I yearned for attention. For validation. For undying affection and reassurance that I was “worth it” as a person despite the narrative of self-loathing I clung desperately to in a last-ditch effort to feel any sort of emotion. I searched for qualities in another person that would never satisfy me until I satisfied myself.
This obsession never ceased, only dimmed. Only hid in the corner. As I moved through the motions of high school, I repressed the absence of self-love and feigned confidence to feel better on the surface. I ignored the calls from within me to dive deep and to explore what it meant to truly love and appreciate myself wholly.
I finally quenched my thirst my senior year of high school with what I believed was a gloriously divine relationship with the man of my dreams. I fell hopelessly in love with the idea that someone loved me.
I lost my sense of self in the warm caress of attention and wrapped myself in the folds of another person’s troubles. I took their burden of self-hatred onto myself and worked tirelessly to fix what was broken within them, and I dedicated myself to becoming the hero of another person’s story, while all along what I really needed to become was the savior of my own story. I created a fantasy world filled with hatred, bitterness and ignorance masked by sweet nothings and fleeting glimpses of “maybe he isn’t a bad boyfriend.” I made futile attempts at dismissing the calling I felt to become reunited with my own perception of self.
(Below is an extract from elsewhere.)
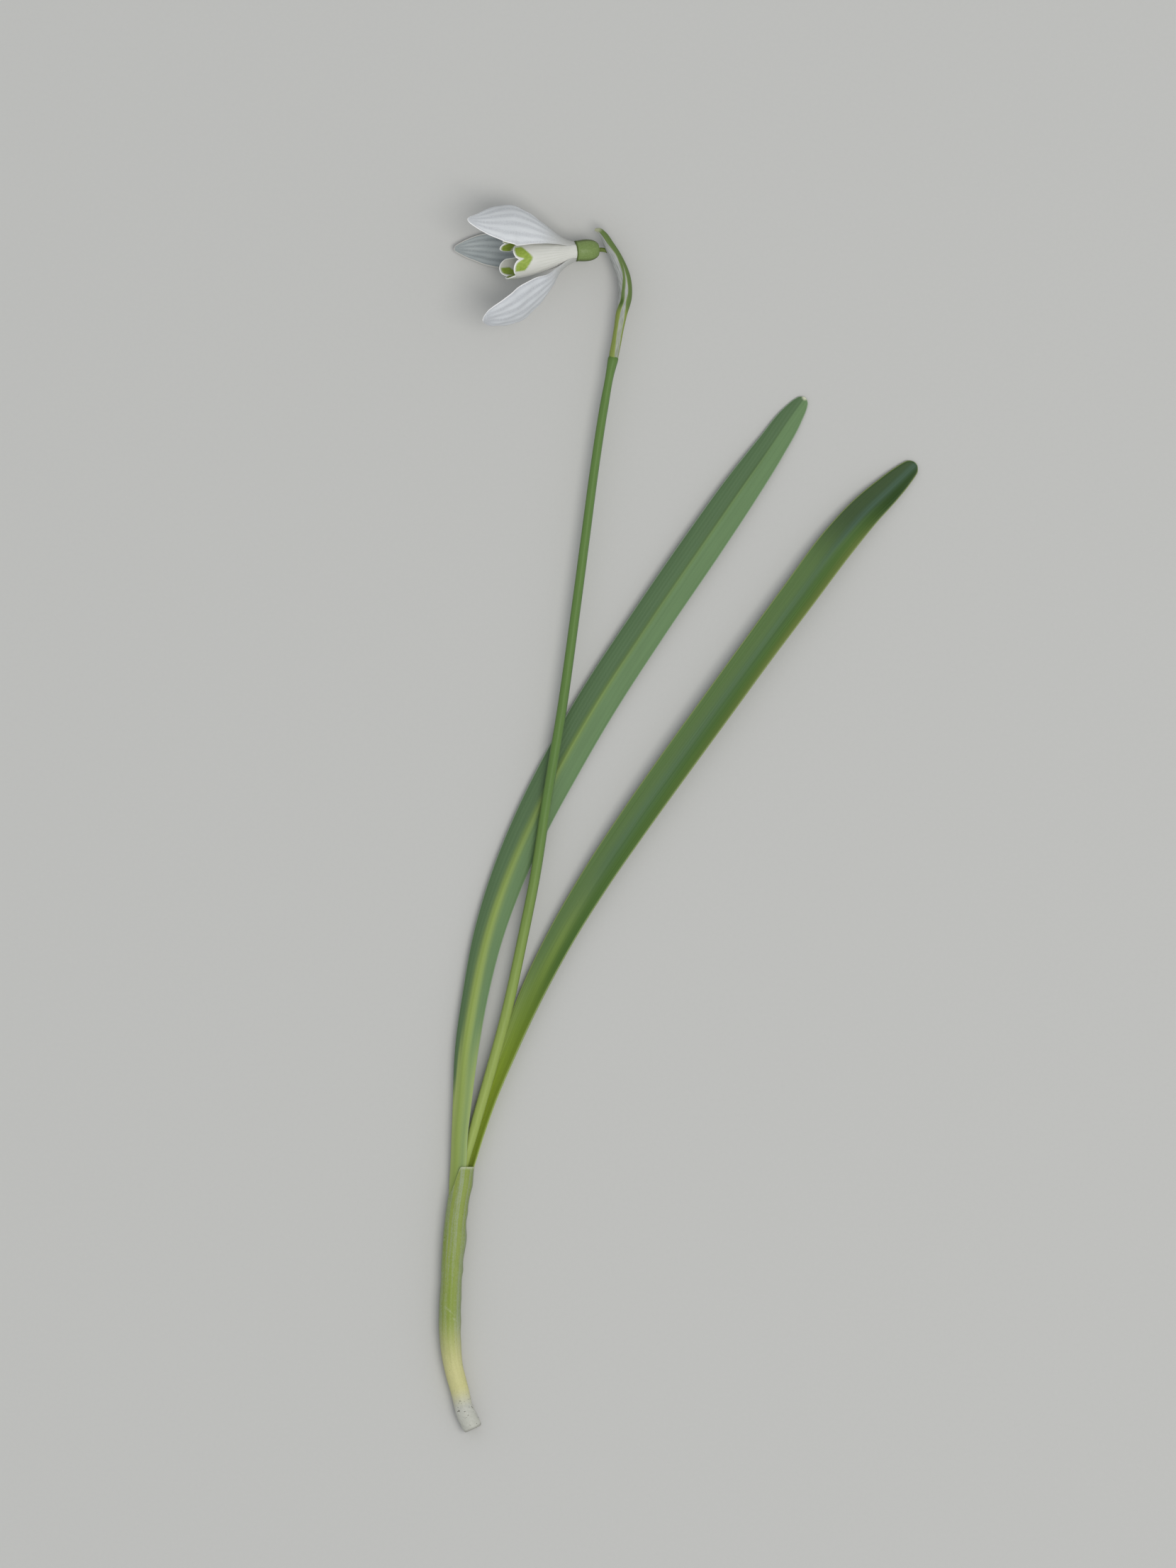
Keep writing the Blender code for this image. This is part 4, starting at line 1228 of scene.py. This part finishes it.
@dataclass(frozen=True)
class Flower:
    """The nodding flower: ovary, three outer petals, the notched cup and its stamens.

    Attributes:
        base: Where the ovary ends and the petals begin.
        droop, ovary_droop: How far its axis turns from -X towards -Y, and the ovary's.
        lift: How far its mouth is lifted off the table.
        sway, sway_length: How far the outer petals wave, and over what length.
        outer_ring, outer_foot, outer_seat: The outer petals' feet: their ring's radius,
            half of their width, and the height and radius at which they start.
        upper, lower, back: Rows of the outer petals' ribbons.
        lobe, notch, shoulder: How far up the cup's lobes reach, and how much lower the
            middle and the margins of a petal are.
        overlap: How far a petal's one margin stands out over its neighbour's.
        lobe_place: Where a lobe's crown is across, as a share.
        mark_start, mark_slope, mark_half, mark_fade: Where the green mark begins, how
            much later towards the margins, half of its width, and how wide it fades.
        ovary_waist, ovary_widest, ovary_neck: How much narrower the ovary is at the
            petals, where it is widest as a share, and its radius at the pedicel.
        stamen_profile, style_profile: Heights on the axis and radii.
    """

    base: tuple[float, float, float] = (-18.5, 102.3, 4.6)
    droop: float = 7.8
    ovary_droop: float = 4.5
    lift: float = 17.0
    outer_ring: float = 1.82
    outer_foot: float = 1.05
    outer_seat: tuple[float, float] = (-0.15, 1.45)
    petal_thickness: float = 0.3
    seat: float = -0.1
    rib_pitch: float = 0.38
    rib_height: float = 0.018
    sway: float = 0.05
    sway_length: float = 7.0
    upper: Rows = (
        (-21.51, 104.6, 7.1, -54.0, 1.35, 0.35, 0.3), (-24.27, 106.0, 8.7, -49.0, 2.85, 0.2, 0.3),
        (-27.02, 107.25, 10.1, -45.0, 4.42, 0.14, 0.3),
        (-29.37, 107.88, 11.2, -42.0, 5.16, 0.12, 0.3),
        (-31.84, 107.84, 12.1, -41.0, 4.58, 0.12, 0.3),
        (-34.44, 107.66, 12.8, -40.0, 2.98, 0.13, 0.3),
        (-36.55, 107.72, 13.2, -40.0, 1.46, 0.16, 0.28),
        (-37.95, 107.92, 13.4, -40.0, 0.46, 0.2, 0.26),
    )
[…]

When the snow globe of the relationship shattered and all I could feel was broken glass raining down on my psyche, I finally felt what it meant to be utterly alone. The fear could have consumed me but by grace alone I learned to sit in the sadness, befriend the despair and to grasp the light at the end of the tunnel and expand it into more than just a glimmer of hope.
I looked at myself in the mirror. Observant, but not judgmental. I poured over the cheeks which I saw tear stained so often and ran a fingertip down the curvature of my hips, seeing myself with a new perspective. With compassionate eyes, unattached to the perception of the flaws. With eyes that no longer looked to critique but with eyes that wanted to see everything, the failures and the successes and to understand what it meant to be fully human.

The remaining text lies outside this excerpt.